Europe received over 1.1 million asylum claims in 2023, data published by the European Union Agency for Asylum (EUAA) has shown. (Photo by Sean Gallup/Getty Images)


More than 1.1 million asylum claims for EU in 2023


Europe received more than 1.1 million asylum claims in 2023, data published by the European Union Agency for Asylum (EUAA) has shown.

Applications for protection rose a total of 18 per cent across so-called EU+ countries, which includes two non-EU states – Norway and Switzerland – with the number of migrants given recognition for their claims also rising.

According to data released by the EUAA, the plurality of migrant arrivals into the EU registered for asylum in Germany. The country’s 334,000 international protection claims in 2023 accounted for almost a third of all those made throughout the bloc.

France and Spain saw the second- and third-highest number of appliactions, respectively. Italy came in fourth place as the final EU country to see more than 100,000 claims made last year.

The highest number of migrants claimed to be arriving from Syria. Some 181,000 people who said they were from that country made asylum claims in EU+ countries, representing a 38 per cent increase on 2022.

Afghans represented the second-largest registered country of origin in 2023, despite the number of arrivals falling by 11 per cent compared to the previous year.

The EUAA report also highlighted a recent spike in asylum requests from those claiming to be from Turkey, with the number of alleged arrivals from the country hitting a high in the fourth quarter of 2023.

In total, more than 100,000 alleged Turkish nationals sought asylum in EU+ countries in 2023, representing a more than 80 per cent increase over 2022.

The EUAA stated that these overall new figures represented some of the highest levels of asylum claims since the migrant crisis of 2015 and 2016.
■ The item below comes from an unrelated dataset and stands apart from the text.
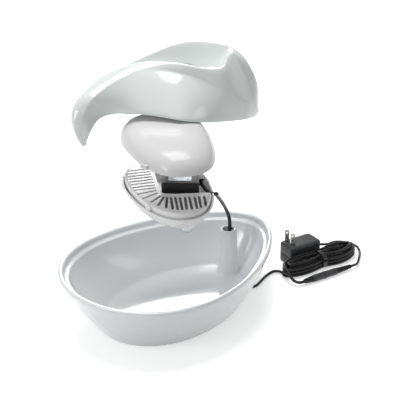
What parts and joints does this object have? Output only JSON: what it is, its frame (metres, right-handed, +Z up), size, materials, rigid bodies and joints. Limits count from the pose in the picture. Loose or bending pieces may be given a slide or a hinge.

One-fifth of those who made applications in the bloc arrived from countries with visa-free travel with the EU. More than 60,000 individuals from both Colombia and Venezuela requested international protection in 2022.

The EU body also noted that the rate at which Member States recognised asylum claims also appeared to be on the rise.

According to the data, 43 per cent of those requesting asylum received some form of international protection within EU+ countries last year, compared to 40 per cent in 2022.

This figure was higher for some nationalities. Around 61 per cent of Afghans received protection, while 96 per cent of Syrians were granted at least some form of asylum status.

Other countries appear to be far less tolerated. Just 14 per cent of Nigerian claimants received any form of protection within the bloc last year, while only 4 per cent of Georgian applicants were successful.

None of these figures account for the approximately 4.4 million Ukrainian nationals currently residing as refugees in EU nations. Those fleeing the war-torn country are processed under different criteria than migrants from the rest of the world.